▶ TASK REQUIREMENTS: What follows is a set of entries. Repeat them exactly, but not their pictures.

── DATASET EXTRACT

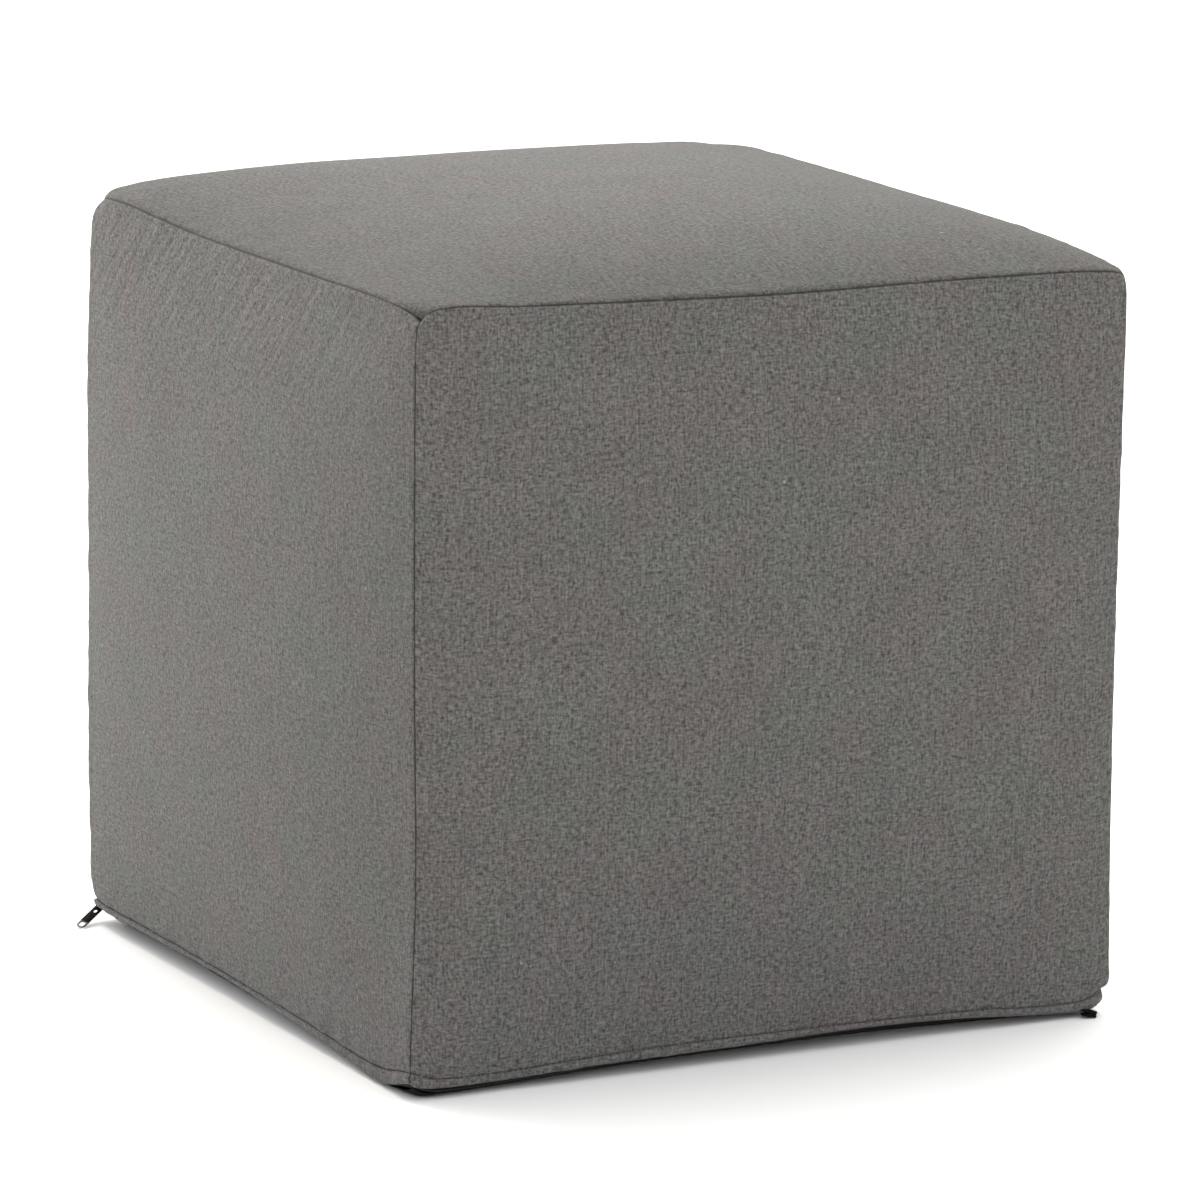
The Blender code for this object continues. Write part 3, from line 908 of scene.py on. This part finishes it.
def slider(name, place, turned, size, finish):
    """A zip slider lying flat: two shields, the post between them, side flanges and a bridge."""
    shield = []
    for i in range(ARC_STEPS + 1):
        angle = math.pi * i / ARC_STEPS
        shield.append((SHIELD_HALF * math.cos(angle),
                       SHIELD_ROUND_FROM + SHIELD_ROUND * math.sin(angle)))
    shield.extend(SHIELD_TAIL)
    shield.extend((-x, y) for x, y in reversed(SHIELD_TAIL))
    low, high = (softened(plate(shield, SHIELD_THICKNESS, height), SHIELD_EDGE)
                 for height in SHIELD_HEIGHTS)
    post = bmesh.new()
    bmesh.ops.create_cone(post, cap_ends=True, segments=24, radius1=POST_RADIUS,
                          radius2=POST_RADIUS, depth=POST_DEPTH)
    bmesh.ops.translate(post, verts=post.verts, vec=(0, 0.0014, -0.0002))
    flanges = []
    for side in (-1, 1):
        flange = bmesh.new()
        bmesh.ops.create_cube(flange, size=1)
        bmesh.ops.scale(flange, vec=FLANGE_SIZE, verts=flange.verts)
        bmesh.ops.rotate(flange, matrix=Matrix.Rotation(side * -FLANGE_TURN, 3, "Z"),
                         verts=flange.verts)
        bmesh.ops.translate(flange, verts=flange.verts, vec=(side * 0.0024, -0.0018, -0.0006))
        flanges.append(softened(flange, 0.00015))
    bridge = bmesh.new()
    bmesh.ops.create_circle(bridge, cap_ends=True, segments=12, radius=BRIDGE_RADIUS)
    bmesh.ops.translate(bridge, verts=bridge.verts, vec=(0, BRIDGE_REACH, 0))
    bmesh.ops.spin(bridge, geom=bridge.verts[:] + bridge.edges[:] + bridge.faces[:],
                   cent=(0, 0, 0), axis=(1, 0, 0), dvec=(0, 0, 0), angle=math.pi, steps=16,
                   use_merge=False, use_normal_flip=False, use_duplicate=False)
    bmesh.ops.scale(bridge, vec=BRIDGE_SHAPE, verts=bridge.verts)
    bmesh.ops.translate(bridge, verts=bridge.verts, vec=(0, 0.0004, 0.0006))
    bm = joined(low, high, post, *flanges, bridge)
    bmesh.ops.recalc_face_normals(bm, faces=bm.faces)
    placed = Matrix.Translation(place) @ turned @ Matrix.Diagonal((*size, 1))
    bmesh.ops.transform(bm, matrix=placed, verts=bm.verts)
    return added(name, bm, finish)


def rounded_outline(half, length, root_half, root_length):
    """Outline of the pull, from its round tip back to its round root."""
    outline = []
    for i in range(ARC_STEPS + 1):
        angle = math.pi * i / ARC_STEPS
        outline.append((half * math.cos(angle), length - half + half * math.sin(angle)))
    outline.append((-half, root_length))
    outline.extend((root_half * math.cos(math.pi * (1 + i / 16)),
                    root_half * math.sin(math.pi * (1 + i / 16))) for i in range(17))
    outline.append((half, root_length))
    return outline


def long_hole(half, length, centre):
    """Outline of a hole with round ends."""
    straight = length / 2 - half
    outline = []
    for i in range(ARC_STEPS):
        angle = 2 * math.pi * i / ARC_STEPS
        y = half * math.sin(angle) + math.copysign(straight, math.sin(angle) + 1e-9)
        outline.append((half * math.cos(angle), centre + y))
    return outline


def pull_tab(enamel, bare):
    """The flat pull: an enamelled strip with a hole at its root and a slot in its bare tip."""
    root, tip = PULL_ROOT_AT, PULL_TIP_AT
    length = (tip - root).length
    along = (tip - root).normalized()
    across = along.cross(Vector((0, 0, 1))).normalized()
    turned = Matrix((across, along, across.cross(along))).transposed().to_4x4()
    placed = Matrix.Translation(root) @ turned @ Matrix.Rotation(-PULL_TWIST, 4, "Y")
    slot_at = length - PULL_RIM - PULL_SLOT_LENGTH / 2
    shapes = {}
    for name, outline, depth in (
        ("zip_pull_tab", rounded_outline(PULL_WIDTH / 2, length, PULL_ROOT_WIDTH / 2, 0.005),
         PULL_THICKNESS),
        ("root_hole", long_hole(PULL_HOLE, PULL_HOLE_LENGTH, PULL_HOLE_AT), 0.006),
        ("tip_slot", long_hole(PULL_SLOT_WIDTH / 2, PULL_SLOT_LENGTH, slot_at), 0.006),
    ):
        shapes[name] = added(name, plate(outline, depth, -depth / 2), enamel, bare)
    tab = shapes["zip_pull_tab"]
    for name in ("root_hole", "tip_slot"):
        cut = tab.modifiers.new(name, "BOOLEAN")
        cut.operation, cut.solver, cut.object = "DIFFERENCE", "EXACT", shapes[name]
    applied(tab)
    for name in ("root_hole", "tip_slot"):
        bpy.data.objects.remove(shapes[name])
    bm = bmesh.new()
    bm.from_mesh(tab.data)
    bmesh.ops.remove_doubles(bm, verts=bm.verts, dist=0.00002)
    softened(bm, 0.00018)
    worn_from = length - PULL_RIM - PULL_SLOT_LENGTH - 0.0004
    bmesh.ops.bisect_plane(bm, geom=bm.verts[:] + bm.edges[:] + bm.faces[:], dist=0.00001,
                           plane_co=(0, worn_from, 0), plane_no=(0, 1, 0))
    for face in bm.faces:
        face.material_index = int(face.calc_center_median().y > worn_from)
    bmesh.ops.transform(bm, matrix=placed, verts=bm.verts)
    bmesh.ops.recalc_face_normals(bm, faces=bm.faces)
    bm.to_mesh(tab.data)
    bm.free()
    tab.data.shade_smooth()
    tab.data.set_sharp_from_angle(angle=math.radians(40))
    return tab


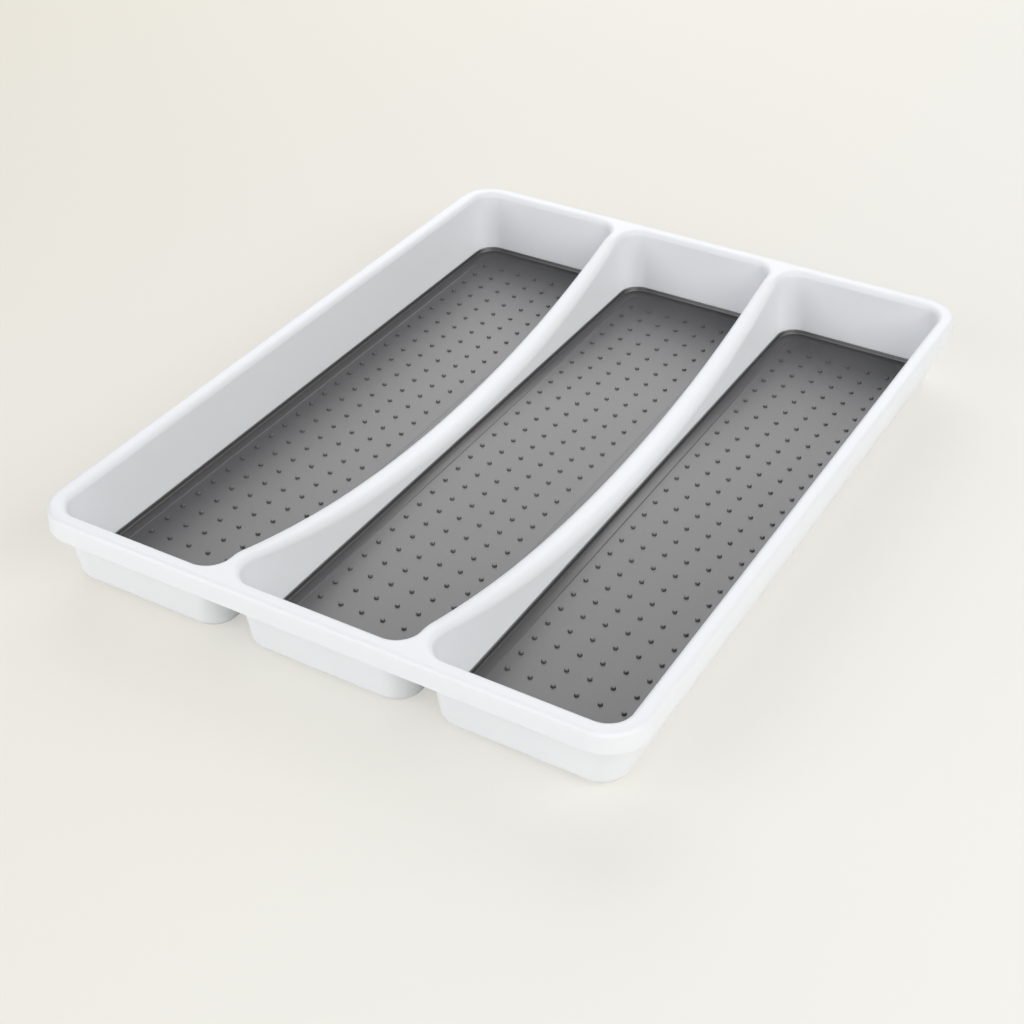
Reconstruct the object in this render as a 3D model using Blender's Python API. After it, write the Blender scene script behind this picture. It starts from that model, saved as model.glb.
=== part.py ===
"""A three-compartment drawer tray with lift-out grip liners and four pads under it.

Metres, +Z up. The origin is on the surface the tray rests on, under the middle of the tray.
The front is towards -Y.
"""

import math
from collections import namedtuple

import bmesh
import bpy
from mathutils import Vector

# Compartments, measured at the rim as if its edges were sharp
inner_length = 0.388
compartment_width = 0.0935
divider_width = 0.0081
compartment_corner = 0.0115
wall_slope = 0.09  # how far a wall leans into its compartment per metre of depth
floor_depth = 0.039
cove_radius = 0.0045

# Rim and skirt
shell_thickness = 0.002
rim_width = 0.0086
rim_edge_radius = 0.0035
outer_edge_extra_radius = 0.0003  # over the shell's thickness
skirt_depth = 0.0109
skirt_slope = 0.02

# Dividers, whose tops dip in one long arc
crest_height = 0.011  # of the lowest place along the arc, above the floor
saddle_margin = 0.004  # from a compartment's corner to where the dip begins
saddle_blend = 0.0012
crest_radius = 0.0052

# Liners
liner_gap = 0.0003
liner_thickness = 0.0019
lip_rise = 0.0004  # above the cove's top
lip_width = 0.0009
lip_slope_width = 0.0036
margin_width = 0.0022  # between the lip's slope and the step down to the field
step_height = 0.0003
step_width = 0.0004

# Nubs on a liner's field
nub_columns = 6
nub_rows = 29
nub_side_margin = 0.0067  # from the field's edge to the outermost nubs
nub_end_margin = 0.0127
nub_radius = 0.0014
nub_height = 0.0009

# Pads under the tray
pad_radius = 0.008
pad_proud = 0.0012
pad_seat_depth = 0.0006
pad_gap = 0.0003
pad_edge_radius = 0.0005
pad_inset = 0.024  # pad centre from the inner face of a wall, at the rim

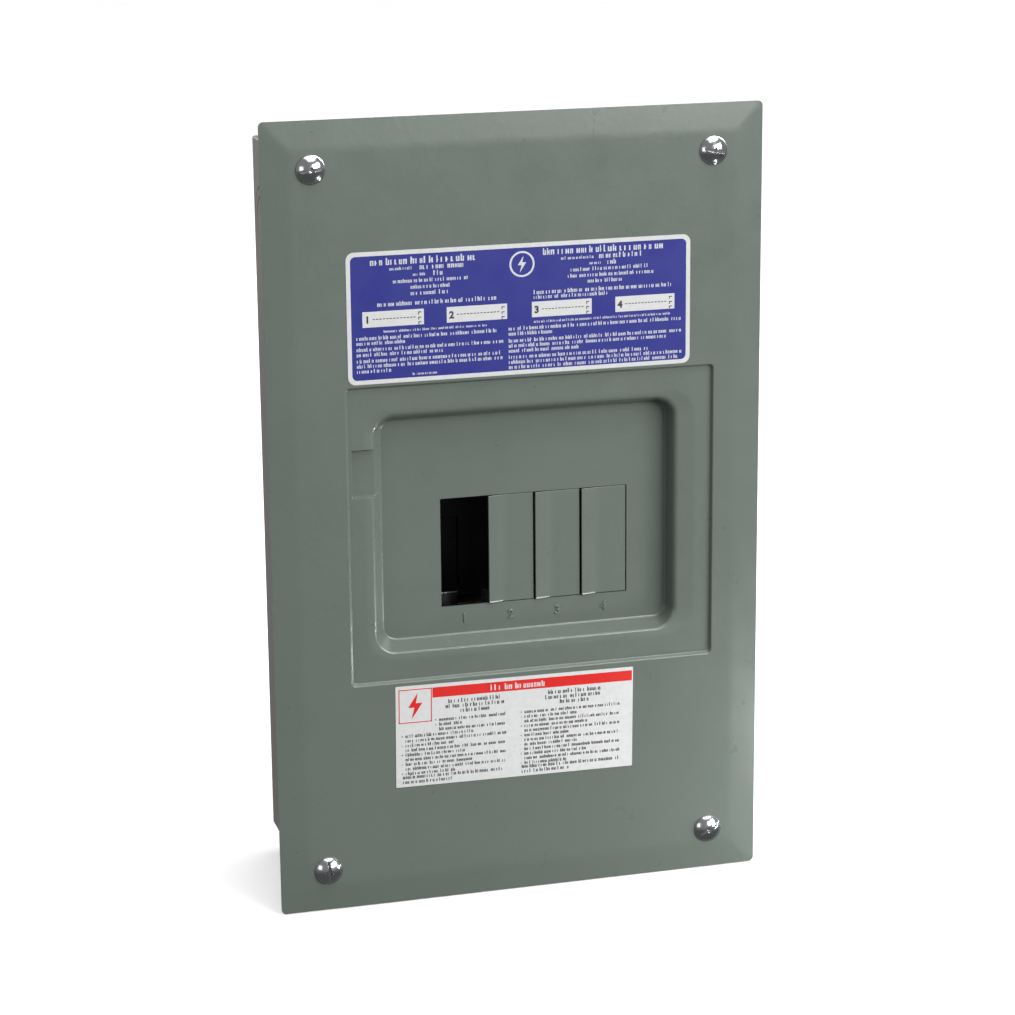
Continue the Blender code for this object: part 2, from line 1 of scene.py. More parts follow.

────

▶ OUTPUT FOR THIS EXERCISE:
The Blender code for this object continues. Write part 3, from line 908 of scene.py on. This part finishes it.
def slider(name, place, turned, size, finish):
    """A zip slider lying flat: two shields, the post between them, side flanges and a bridge."""
    shield = []
    for i in range(ARC_STEPS + 1):
        angle = math.pi * i / ARC_STEPS
        shield.append((SHIELD_HALF * math.cos(angle),
                       SHIELD_ROUND_FROM + SHIELD_ROUND * math.sin(angle)))
    shield.extend(SHIELD_TAIL)
    shield.extend((-x, y) for x, y in reversed(SHIELD_TAIL))
    low, high = (softened(plate(shield, SHIELD_THICKNESS, height), SHIELD_EDGE)
                 for height in SHIELD_HEIGHTS)
    post = bmesh.new()
    bmesh.ops.create_cone(post, cap_ends=True, segments=24, radius1=POST_RADIUS,
                          radius2=POST_RADIUS, depth=POST_DEPTH)
    bmesh.ops.translate(post, verts=post.verts, vec=(0, 0.0014, -0.0002))
    flanges = []
    for side in (-1, 1):
        flange = bmesh.new()
        bmesh.ops.create_cube(flange, size=1)
        bmesh.ops.scale(flange, vec=FLANGE_SIZE, verts=flange.verts)
        bmesh.ops.rotate(flange, matrix=Matrix.Rotation(side * -FLANGE_TURN, 3, "Z"),
                         verts=flange.verts)
        bmesh.ops.translate(flange, verts=flange.verts, vec=(side * 0.0024, -0.0018, -0.0006))
        flanges.append(softened(flange, 0.00015))
    bridge = bmesh.new()
    bmesh.ops.create_circle(bridge, cap_ends=True, segments=12, radius=BRIDGE_RADIUS)
    bmesh.ops.translate(bridge, verts=bridge.verts, vec=(0, BRIDGE_REACH, 0))
    bmesh.ops.spin(bridge, geom=bridge.verts[:] + bridge.edges[:] + bridge.faces[:],
                   cent=(0, 0, 0), axis=(1, 0, 0), dvec=(0, 0, 0), angle=math.pi, steps=16,
                   use_merge=False, use_normal_flip=False, use_duplicate=False)
    bmesh.ops.scale(bridge, vec=BRIDGE_SHAPE, verts=bridge.verts)
    bmesh.ops.translate(bridge, verts=bridge.verts, vec=(0, 0.0004, 0.0006))
    bm = joined(low, high, post, *flanges, bridge)
    bmesh.ops.recalc_face_normals(bm, faces=bm.faces)
    placed = Matrix.Translation(place) @ turned @ Matrix.Diagonal((*size, 1))
    bmesh.ops.transform(bm, matrix=placed, verts=bm.verts)
    return added(name, bm, finish)


def rounded_outline(half, length, root_half, root_length):
    """Outline of the pull, from its round tip back to its round root."""
    outline = []
    for i in range(ARC_STEPS + 1):
        angle = math.pi * i / ARC_STEPS
        outline.append((half * math.cos(angle), length - half + half * math.sin(angle)))
    outline.append((-half, root_length))
    outline.extend((root_half * math.cos(math.pi * (1 + i / 16)),
                    root_half * math.sin(math.pi * (1 + i / 16))) for i in range(17))
    outline.append((half, root_length))
    return outline


def long_hole(half, length, centre):
    """Outline of a hole with round ends."""
    straight = length / 2 - half
    outline = []
    for i in range(ARC_STEPS):
        angle = 2 * math.pi * i / ARC_STEPS
        y = half * math.sin(angle) + math.copysign(straight, math.sin(angle) + 1e-9)
        outline.append((half * math.cos(angle), centre + y))
    return outline


def pull_tab(enamel, bare):
    """The flat pull: an enamelled strip with a hole at its root and a slot in its bare tip."""
    root, tip = PULL_ROOT_AT, PULL_TIP_AT
    length = (tip - root).length
    along = (tip - root).normalized()
    across = along.cross(Vector((0, 0, 1))).normalized()
    turned = Matrix((across, along, across.cross(along))).transposed().to_4x4()
    placed = Matrix.Translation(root) @ turned @ Matrix.Rotation(-PULL_TWIST, 4, "Y")
    slot_at = length - PULL_RIM - PULL_SLOT_LENGTH / 2
    shapes = {}
    for name, outline, depth in (
        ("zip_pull_tab", rounded_outline(PULL_WIDTH / 2, length, PULL_ROOT_WIDTH / 2, 0.005),
         PULL_THICKNESS),
        ("root_hole", long_hole(PULL_HOLE, PULL_HOLE_LENGTH, PULL_HOLE_AT), 0.006),
        ("tip_slot", long_hole(PULL_SLOT_WIDTH / 2, PULL_SLOT_LENGTH, slot_at), 0.006),
    ):
        shapes[name] = added(name, plate(outline, depth, -depth / 2), enamel, bare)
    tab = shapes["zip_pull_tab"]
    for name in ("root_hole", "tip_slot"):
        cut = tab.modifiers.new(name, "BOOLEAN")
        cut.operation, cut.solver, cut.object = "DIFFERENCE", "EXACT", shapes[name]
    applied(tab)
    for name in ("root_hole", "tip_slot"):
        bpy.data.objects.remove(shapes[name])
    bm = bmesh.new()
    bm.from_mesh(tab.data)
    bmesh.ops.remove_doubles(bm, verts=bm.verts, dist=0.00002)
    softened(bm, 0.00018)
    worn_from = length - PULL_RIM - PULL_SLOT_LENGTH - 0.0004
    bmesh.ops.bisect_plane(bm, geom=bm.verts[:] + bm.edges[:] + bm.faces[:], dist=0.00001,
                           plane_co=(0, worn_from, 0), plane_no=(0, 1, 0))
    for face in bm.faces:
        face.material_index = int(face.calc_center_median().y > worn_from)
    bmesh.ops.transform(bm, matrix=placed, verts=bm.verts)
    bmesh.ops.recalc_face_normals(bm, faces=bm.faces)
    bm.to_mesh(tab.data)
    bm.free()
    tab.data.shade_smooth()
    tab.data.set_sharp_from_angle(angle=math.radians(40))
    return tab


Reconstruct the object in this render as a 3D model using Blender's Python API. After it, write the Blender scene script behind this picture. It starts from that model, saved as model.glb.
=== part.py ===
"""A three-compartment drawer tray with lift-out grip liners and four pads under it.

Metres, +Z up. The origin is on the surface the tray rests on, under the middle of the tray.
The front is towards -Y.
"""

import math
from collections import namedtuple

import bmesh
import bpy
from mathutils import Vector

# Compartments, measured at the rim as if its edges were sharp
inner_length = 0.388
compartment_width = 0.0935
divider_width = 0.0081
compartment_corner = 0.0115
wall_slope = 0.09  # how far a wall leans into its compartment per metre of depth
floor_depth = 0.039
cove_radius = 0.0045

# Rim and skirt
shell_thickness = 0.002
rim_width = 0.0086
rim_edge_radius = 0.0035
outer_edge_extra_radius = 0.0003  # over the shell's thickness
skirt_depth = 0.0109
skirt_slope = 0.02

# Dividers, whose tops dip in one long arc
crest_height = 0.011  # of the lowest place along the arc, above the floor
saddle_margin = 0.004  # from a compartment's corner to where the dip begins
saddle_blend = 0.0012
crest_radius = 0.0052

# Liners
liner_gap = 0.0003
liner_thickness = 0.0019
lip_rise = 0.0004  # above the cove's top
lip_width = 0.0009
lip_slope_width = 0.0036
margin_width = 0.0022  # between the lip's slope and the step down to the field
step_height = 0.0003
step_width = 0.0004

# Nubs on a liner's field
nub_columns = 6
nub_rows = 29
nub_side_margin = 0.0067  # from the field's edge to the outermost nubs
nub_end_margin = 0.0127
nub_radius = 0.0014
nub_height = 0.0009

# Pads under the tray
pad_radius = 0.008
pad_proud = 0.0012
pad_seat_depth = 0.0006
pad_gap = 0.0003
pad_edge_radius = 0.0005
pad_inset = 0.024  # pad centre from the inner face of a wall, at the rim

Continue the Blender code for this object: part 2, from line 1 of scene.py. More parts follow.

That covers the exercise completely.